As much as I try to memorize my daily bus route on Google Maps, I never know if I’m right. Sometimes I’m sure that even though I’m running a bit behind, I won’t be late. As I rush up to the bus stop, the bus flies right by me. Other times I make sure to be several minutes early just to find out that the bus had left before I had even walked out of the door. I’m frequently fumbling between my maps app and frantically clicking past local advertisements on the Metro and bus app to see where the best stop is. Inevitably, I walk a little bit farther than I needed to, and I face the DC humidity head-on.
There was only so much I could do to prepare for my first week as an intern. Inevitably, on the days when I feel the most prepared (with a stocked purse and a double-checked checklist), my preparations prove to be unnecessary. It was useless to attempt perfection, but I tried anyway. I held onto first drafts of constituent letters or hesitated before sending an email, terrified that it wouldn’t be perfect.
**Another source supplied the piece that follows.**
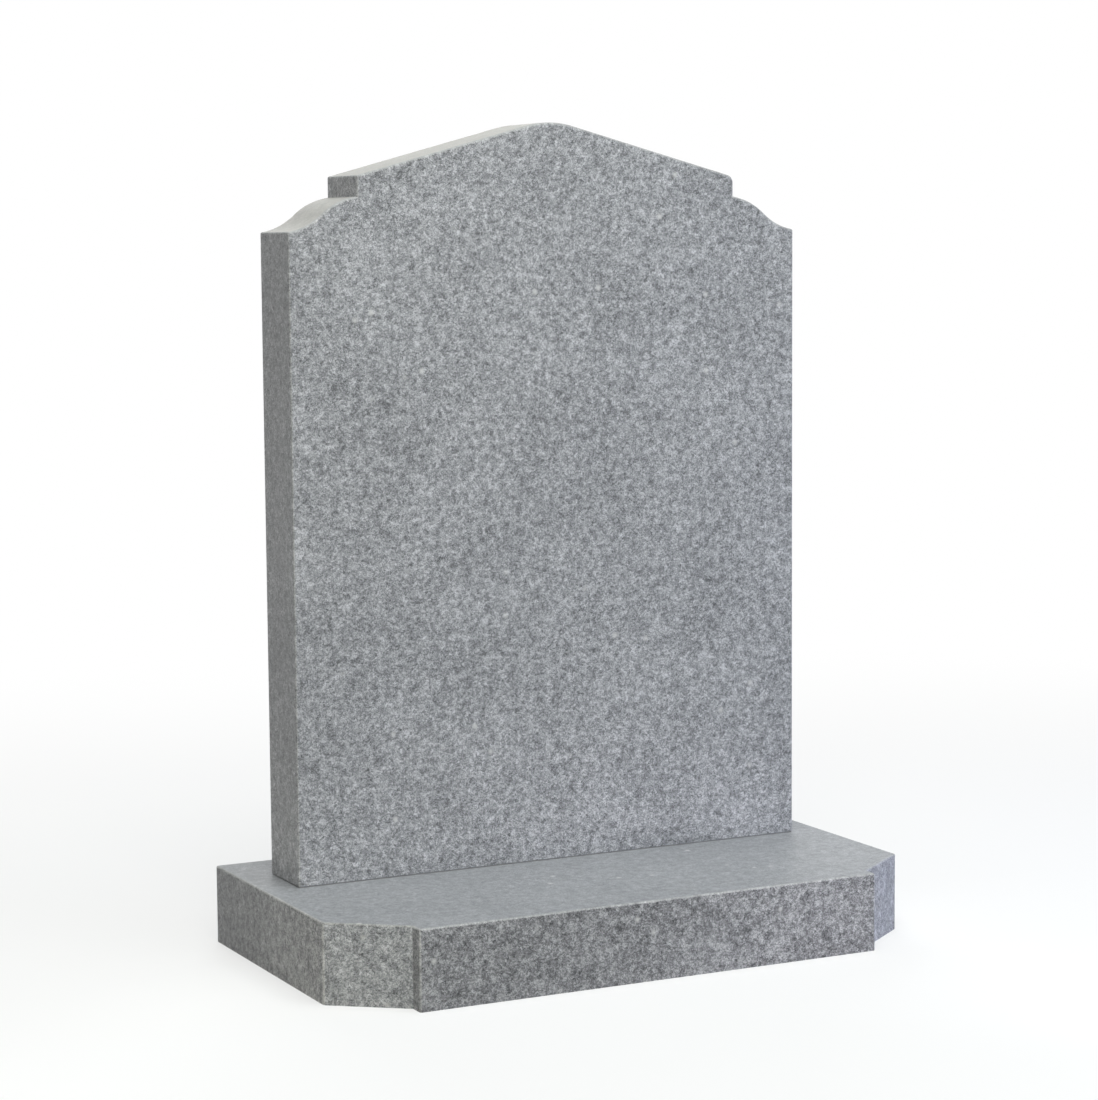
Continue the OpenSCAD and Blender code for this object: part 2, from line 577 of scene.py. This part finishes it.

It was scary to put my name on my work, and I scanned my writing for typos and inconsistencies with feverish concentration.
At the end of the day, I realized that I simply must commit to the choices I make, whether it’s to sit and wait for fifteen minutes for the next bus to show up or to try to find another bus line. I pushed myself to take the extra step to volunteer to go to the supply closet in a near silent office. I courageously make the effort to speak up in the office, to ask for help when I feel unsure. I commit myself to learning, even when it felt embarrassing. After all, doesn’t everyone else know how to do this better than I do? Isn’t everyone else completely comfortable with their daily bus route, hopping on and off like clockwork, cool and collected in their seats?
Of course not. The great thing about a public good like a bus system is that even as reliable, necessary, and functional as it is, everyone can have a hard time using it. When a thunderstorm flashed over DC, I joined a group of bus riders waiting outside of the office for the bus. We stood in wet dignity, in the rain, when our bus zoomed by without a second thought. The next one arrived moments later, and we boarded, laughing and smirking, knowing that we all felt silly thinking we were the only one.
As with most things, I look forward to when retrospect makes me feel a bit silly about thinking I was the only one who felt at times isolated, out of my depth, or worried about my capabilities. But I’m never the only one here on this ride. I have the rest of my cohort to laugh and feel with, sharing stories about our office dynamics and making plans to eat together in the dining halls of the Capitol. I will have surprising allies throughout my time here who will make me feel less alone.
As I continue to ride the bus and see an ever-changing city in a new light, I will begin to feel more confident, assured, and in control of my trajectory here. Just as I learn more about my responsibilities as a Congressional intern, I have the capacity to learn how to navigate this city. I look forward to the day that I can say with confidence that I understand the Washington, D.C. bus system.